Appropriate procedural measures may include one or more of the case management techniques described in new Appendix IV, which incorporates the ICC’s publication “Techniques for Controlling Time and Costs in Arbitration”. None of these case management techniques are terribly new, but the Appendix is a useful reminder of the procedural measures that can be used to control time and cost. They include:
- Bifurcating the proceedings or rendering one of more partial awards on key issues, for example, issues of principle and quantum. Although this split is sometimes appropriate, in some case it can lead to a significant lengthening of the proceedings and therefore an increase of the overall costs.
- Identifying issues that can be resolved by agreement between the parties or their experts, typically issues of quantum in construction cases.
- Identifying issues to be decided solely on the basis of documents rather than through oral evidence or legal arguments at a hearing.
- Limiting disclosure of documents. This is particularly relevant to construction cases, which tend to involve a considerable amount of documents.
- Limiting the length and scope of written submission and evidence so as to avoid repetition and maintain a focus on key issues.
- Encouraging the parties to consider settlement.
New duty of the parties and arbitrators to conduct the arbitration in an expeditious and cost-effective manner
Article 22(1) of the 2012 ICC Rules imposes on the arbitral tribunal and the parties a new duty to “make every effort to conduct the arbitration in an expeditious and cost-effective manner, having regard to the complexity and value of the dispute”. The duty on the parties is confirmed by Article 37(5), which specifically authorises the arbitral tribunal to consider in its cost decision the extent to which each party complied with its general duty.
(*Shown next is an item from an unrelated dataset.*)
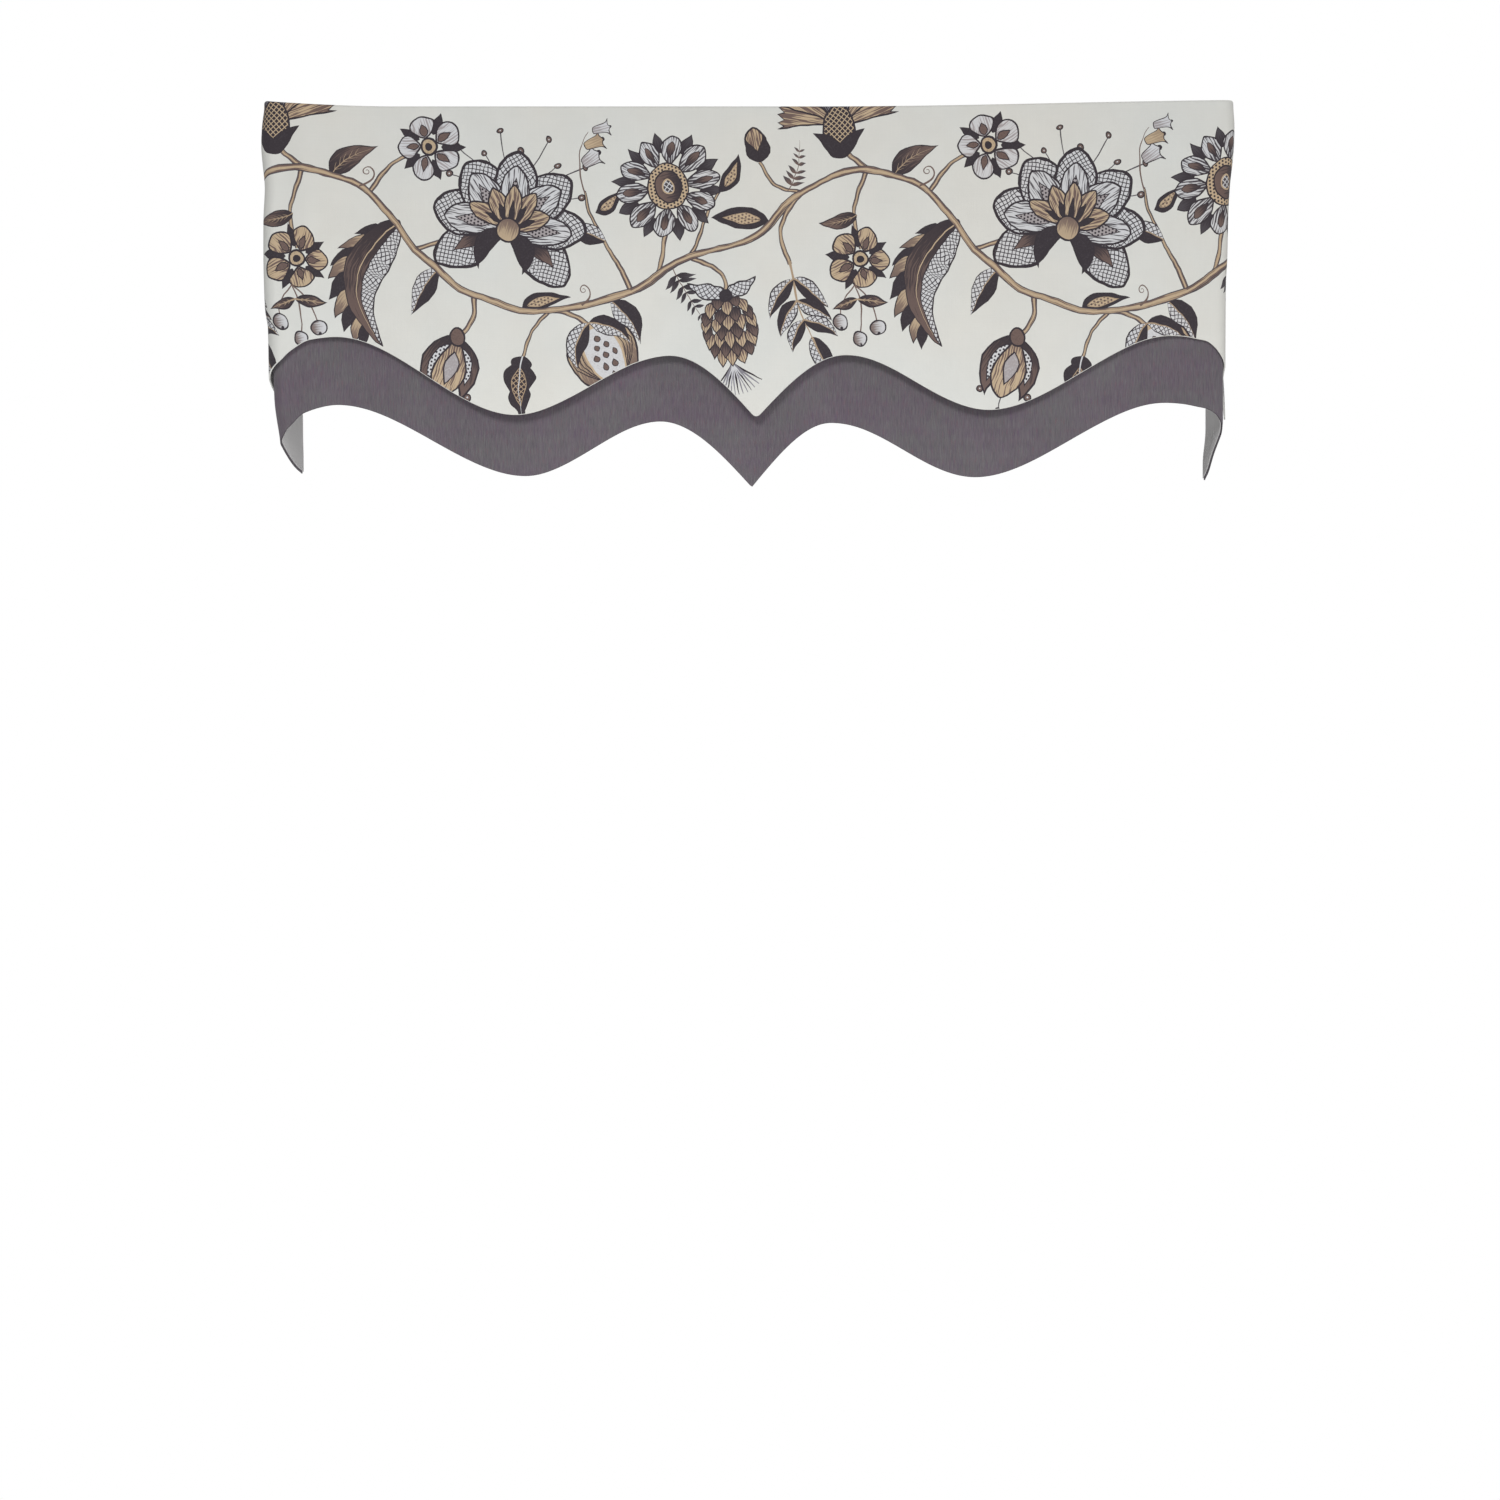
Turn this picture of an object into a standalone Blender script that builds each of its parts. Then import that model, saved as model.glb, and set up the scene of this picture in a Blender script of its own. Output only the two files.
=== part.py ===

Timescale for the award under the 2012 ICC Rules
The 2012 ICC Rules seek to address the issue of delays in the drafting of awards. At the close of the proceedings, the arbitral tribunal must inform the ICC Secretariat and the parties when it expects to submit its draft award to the Court for approval. To reinforce that duty, a new Appendix III to the 2012 ICC Rules (on “Costs and Fees”) provides that in setting the arbitrators’ fees, the ICC Court will take into account their “diligence and efficiency”, “the time spent”, the “rapidity of the proceedings”, and “the timeliness of the submission of the draft award”. This may well work as an incentive for arbitrators to render their award within the anticipated timescale.
Conclusion: improvement will depend on implementation
Although not radical, the procedural mechanisms and principles introduced by the 2012 ICC Rules to improve case management may contribute to giving the parties more faith in the arbitration process by allowing them to have more certainty over the likely time and cost involved in pursuing a claim in arbitration.
However, this will be so only if these mechanisms are implemented properly by the arbitrators and the parties. In reality, there will be cases where only one party may have interest in pushing for a resolution of the dispute (typically the claimant), while the other will do everything to delay the proceedings and the outcome of the case, and will ask for more time for more time to present its case.
It is too early to predict the impact of the 2012 ICC Rules on how arbitral tribunals will conduct arbitration proceedings. However, judging from the cases brought to ICC arbitration this year by my clients and my colleagues’ clients, it would seem that arbitrators may well have embraced the ICC’s new emphasis on case management and appear ready to stand up to the parties when determining the procedure of the arbitration by insisting, in particular, on shorter timetables.